● **Written exercise**
Restate each of the lines given below, word for word.

● **Material**
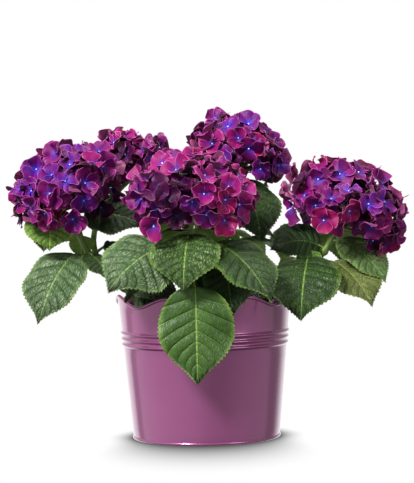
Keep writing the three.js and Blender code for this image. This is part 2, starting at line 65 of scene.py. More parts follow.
# A head: centre, radius, height and axis. A leaf: share of the shoot, the petiole's
# bearing, length and rise, the blade's bearing, its bend at the base and at the tip,
# length, width and tint, and its roll and fold where they aren't 0 and 0.1.
SHOOTS = {
    "left": Sizes(
        seed=11, foot=(-38, -8), guides=((-95, -10, 170), (-139, -10, 193)),
        head=((-152, -10, 283), 69, 52, (-0.36, -0.08, 0.92)), leafy=0.3,
        leaves=(
            (0.65, 188, 17, 14, 228, -36, -72, 96, 75, "grey", -12),
            (0.69, 292, 10, -10, 304, -16, -60, 44, 42, "moss"),
            (0.9, 150, 10, 5, 116, -4, -48, 84, 62, "fresh", 10, 0.08),
            (0.82, 80, 8, -5, 95, -30, -70, 36, 28, "grey"),
            (0.5, 100, 20, 20, 95, 12, -25, 60, 46, "deep"),
            (0.33, 300, 14, 10, 345, 5, -30, 58, 44, "deep", 35),
        ),
    ),
    "left_back": Sizes(
        seed=23, foot=(-30, 35), guides=((-110, 0, 167), (-169, 50, 215)),
        head=((-84, 90, 308), 50, 42, (-0.1, 0.2, 0.97)), leafy=0.5,
        leaves=(
            (0.8, 245, 36, 8, 348, 2, -28, 76, 58, "moss", 46, 0.08),
            (0.82, 65, 16, 10, 60, 8, -50, 84, 62, "mid", 0, 0.12),
            (0.88, 150, 12, 5, 140, 10, -40, 70, 52, "deep"),
        ),
    ),
    "center": Sizes(
        seed=35, foot=(-12, -38), guides=((-13, -44, 175), (-14, -62, 205)),
        head=((-12, -75, 272), 71, 51, (0, -0.12, 0.99)), leafy=0.22,
        leaves=(
            (0.72, 214, 26, 10, 216, -12, -50, 96, 82, "grey", -40, -0.2),
            (0.8, 262, 18, 15, 262, -25, -80, 78, 76, "pad", 0, 0.12),
            (0.52, 274, 56, -18, 272, -78, -88, 106, 81, "mid", 0, 0.05),
            (0.7, 318, 36, 12, 319, -20, -62, 99, 72, "moss", 14, 0.06),
            (0.52, 337, 35, 13, 285, -45, -80, 70, 56, "deep"),
            (0.42, 335, 30, 16, 262, -40, -82, 66, 50, "deep"),
            (0.34, 205, 24, 15, 212, 10, -55, 66, 52, "deep"),
        ),
    ),
    "top": Sizes(
        seed=47, foot=(10, 12), guides=((16, 22, 190), (37, 52, 239)),
        head=((41, 60, 317), 61, 49, (0.22, 0.02, 0.97)), leafy=0.3,
        leaves=(
            (0.92, 300, 16, 10, 296, -30, -84, 86, 68, "moss", 0, 0.06),
            (0.92, 120, 14, 20, 120, 5, -50, 84, 64, "mid", 0, 0.12),
            (0.5, 335, 26, 10, 335, -5, -35, 80, 62, "mid"),
            (0.62, 155, 24, 20, 155, 5, -45, 80, 60, "mid"),
            (0.34, 60, 22, 15, 60, 5, -60, 66, 50, "deep"),
        ),
    ),
    "right": Sizes(
        seed=59, foot=(38, -14), guides=((95, -14, 164), (131, -16, 187)),
        head=((159, -15, 258), 73, 53, (0.34, -0.08, 0.93)), leafy=0.3,
        leaves=(
            (0.68, 247, 29, 8, 258, -28, -74, 88, 82, "moss", 0, 0.08),
            (0.78, 190, 3, 45, 190, 30, -36, 62, 58, "deep", -40),
            (0.86, 345, 9, 5, 322, -16, -62, 76, 58, "silver", 16, 0.12),
            (0.6, 325, 28, 14, 308, -16, -62, 80, 64, "olive", 10),
            (0.9, 80, 14, 15, 80, 0, -55, 84, 64, "mid"),
            (0.76, 225, 20, 8, 262, -45, -85, 32, 28, "fresh", 0, 0.15),
            (0.42, 60, 22, 15, 60, 10, -35, 66, 50, "mid"),
            (0.33, 230, 18, 10, 190, 10, -25, 56, 44, "deep", -35),
        ),
    ),
    "back": Sizes(
        seed=71, foot=(-5, 45), guides=((-6, 62, 175), (-8, 118, 195)),
        head=((-8, 145, 261), 49, 40, (-0.05, 0.3, 0.95)), leafy=0.22,
        leaves=(
            (0.86, 20, 18, 10, 20, 0, -60, 84, 64, "mid"),
            (0.86, 165, 18, 10, 165, 0, -60, 84, 64, "grey"),
            (0.62, 92, 30, 5, 92, -5, -72, 98, 76, "mid", 0, 0.08),
            (0.42, 140, 34, 15, 132, 0, -70, 92, 70, "fresh"),
            (0.34, 200, 20, 15, 205, 5, -50, 70, 54, "deep"),
            (0.34, 340, 20, 15, 335, 5, -50, 70, 54, "mid"),
        ),
    ),
    "right_back": Sizes(
        seed=83, foot=(38, 38), guides=((80, 60, 175), (126, 90, 194)),
        head=((152, 104, 259), 43, 36, (0.2, 0.2, 0.95)), leafy=0.3,
        leaves=(
            (0.86, 30, 16, 10, 30, 0, -55, 72, 56, "grey"),
            (0.86, 118, 18, 10, 118, 0, -60, 88, 66, "mid"),
            (0.5, 70, 30, 10, 70, -5, -70, 90, 70, "mid"),
            (0.42, 250, 20, 15, 250, 5, -50, 62, 48, "deep"),
        ),
    ),
}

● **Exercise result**
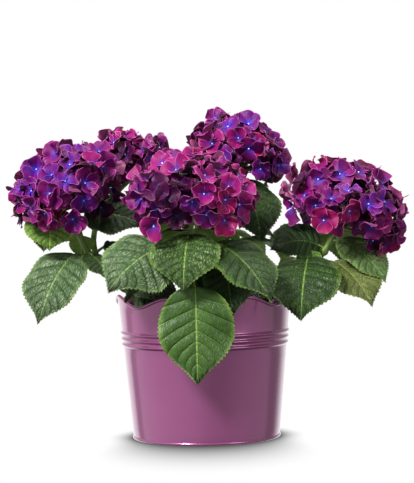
Keep writing the three.js and Blender code for this image. This is part 2, starting at line 65 of scene.py. More parts follow.
# A head: centre, radius, height and axis. A leaf: share of the shoot, the petiole's
# bearing, length and rise, the blade's bearing, its bend at the base and at the tip,
# length, width and tint, and its roll and fold where they aren't 0 and 0.1.
SHOOTS = {
    "left": Sizes(
        seed=11, foot=(-38, -8), guides=((-95, -10, 170), (-139, -10, 193)),
        head=((-152, -10, 283), 69, 52, (-0.36, -0.08, 0.92)), leafy=0.3,
        leaves=(
            (0.65, 188, 17, 14, 228, -36, -72, 96, 75, "grey", -12),
            (0.69, 292, 10, -10, 304, -16, -60, 44, 42, "moss"),
            (0.9, 150, 10, 5, 116, -4, -48, 84, 62, "fresh", 10, 0.08),
            (0.82, 80, 8, -5, 95, -30, -70, 36, 28, "grey"),
            (0.5, 100, 20, 20, 95, 12, -25, 60, 46, "deep"),
            (0.33, 300, 14, 10, 345, 5, -30, 58, 44, "deep", 35),
        ),
    ),
    "left_back": Sizes(
        seed=23, foot=(-30, 35), guides=((-110, 0, 167), (-169, 50, 215)),
        head=((-84, 90, 308), 50, 42, (-0.1, 0.2, 0.97)), leafy=0.5,
        leaves=(
            (0.8, 245, 36, 8, 348, 2, -28, 76, 58, "moss", 46, 0.08),
            (0.82, 65, 16, 10, 60, 8, -50, 84, 62, "mid", 0, 0.12),
            (0.88, 150, 12, 5, 140, 10, -40, 70, 52, "deep"),
        ),
    ),
    "center": Sizes(
        seed=35, foot=(-12, -38), guides=((-13, -44, 175), (-14, -62, 205)),
        head=((-12, -75, 272), 71, 51, (0, -0.12, 0.99)), leafy=0.22,
        leaves=(
            (0.72, 214, 26, 10, 216, -12, -50, 96, 82, "grey", -40, -0.2),
            (0.8, 262, 18, 15, 262, -25, -80, 78, 76, "pad", 0, 0.12),
            (0.52, 274, 56, -18, 272, -78, -88, 106, 81, "mid", 0, 0.05),
            (0.7, 318, 36, 12, 319, -20, -62, 99, 72, "moss", 14, 0.06),
            (0.52, 337, 35, 13, 285, -45, -80, 70, 56, "deep"),
            (0.42, 335, 30, 16, 262, -40, -82, 66, 50, "deep"),
            (0.34, 205, 24, 15, 212, 10, -55, 66, 52, "deep"),
        ),
    ),
    "top": Sizes(
        seed=47, foot=(10, 12), guides=((16, 22, 190), (37, 52, 239)),
        head=((41, 60, 317), 61, 49, (0.22, 0.02, 0.97)), leafy=0.3,
        leaves=(
            (0.92, 300, 16, 10, 296, -30, -84, 86, 68, "moss", 0, 0.06),
            (0.92, 120, 14, 20, 120, 5, -50, 84, 64, "mid", 0, 0.12),
            (0.5, 335, 26, 10, 335, -5, -35, 80, 62, "mid"),
            (0.62, 155, 24, 20, 155, 5, -45, 80, 60, "mid"),
            (0.34, 60, 22, 15, 60, 5, -60, 66, 50, "deep"),
        ),
    ),
    "right": Sizes(
        seed=59, foot=(38, -14), guides=((95, -14, 164), (131, -16, 187)),
        head=((159, -15, 258), 73, 53, (0.34, -0.08, 0.93)), leafy=0.3,
        leaves=(
            (0.68, 247, 29, 8, 258, -28, -74, 88, 82, "moss", 0, 0.08),
            (0.78, 190, 3, 45, 190, 30, -36, 62, 58, "deep", -40),
            (0.86, 345, 9, 5, 322, -16, -62, 76, 58, "silver", 16, 0.12),
            (0.6, 325, 28, 14, 308, -16, -62, 80, 64, "olive", 10),
            (0.9, 80, 14, 15, 80, 0, -55, 84, 64, "mid"),
            (0.76, 225, 20, 8, 262, -45, -85, 32, 28, "fresh", 0, 0.15),
            (0.42, 60, 22, 15, 60, 10, -35, 66, 50, "mid"),
            (0.33, 230, 18, 10, 190, 10, -25, 56, 44, "deep", -35),
        ),
    ),
    "back": Sizes(
        seed=71, foot=(-5, 45), guides=((-6, 62, 175), (-8, 118, 195)),
        head=((-8, 145, 261), 49, 40, (-0.05, 0.3, 0.95)), leafy=0.22,
        leaves=(
            (0.86, 20, 18, 10, 20, 0, -60, 84, 64, "mid"),
            (0.86, 165, 18, 10, 165, 0, -60, 84, 64, "grey"),
            (0.62, 92, 30, 5, 92, -5, -72, 98, 76, "mid", 0, 0.08),
            (0.42, 140, 34, 15, 132, 0, -70, 92, 70, "fresh"),
            (0.34, 200, 20, 15, 205, 5, -50, 70, 54, "deep"),
            (0.34, 340, 20, 15, 335, 5, -50, 70, 54, "mid"),
        ),
    ),
    "right_back": Sizes(
        seed=83, foot=(38, 38), guides=((80, 60, 175), (126, 90, 194)),
        head=((152, 104, 259), 43, 36, (0.2, 0.2, 0.95)), leafy=0.3,
        leaves=(
            (0.86, 30, 16, 10, 30, 0, -55, 72, 56, "grey"),
            (0.86, 118, 18, 10, 118, 0, -60, 88, 66, "mid"),
            (0.5, 70, 30, 10, 70, -5, -70, 90, 70, "mid"),
            (0.42, 250, 20, 15, 250, 5, -50, 62, 48, "deep"),
        ),
    ),
}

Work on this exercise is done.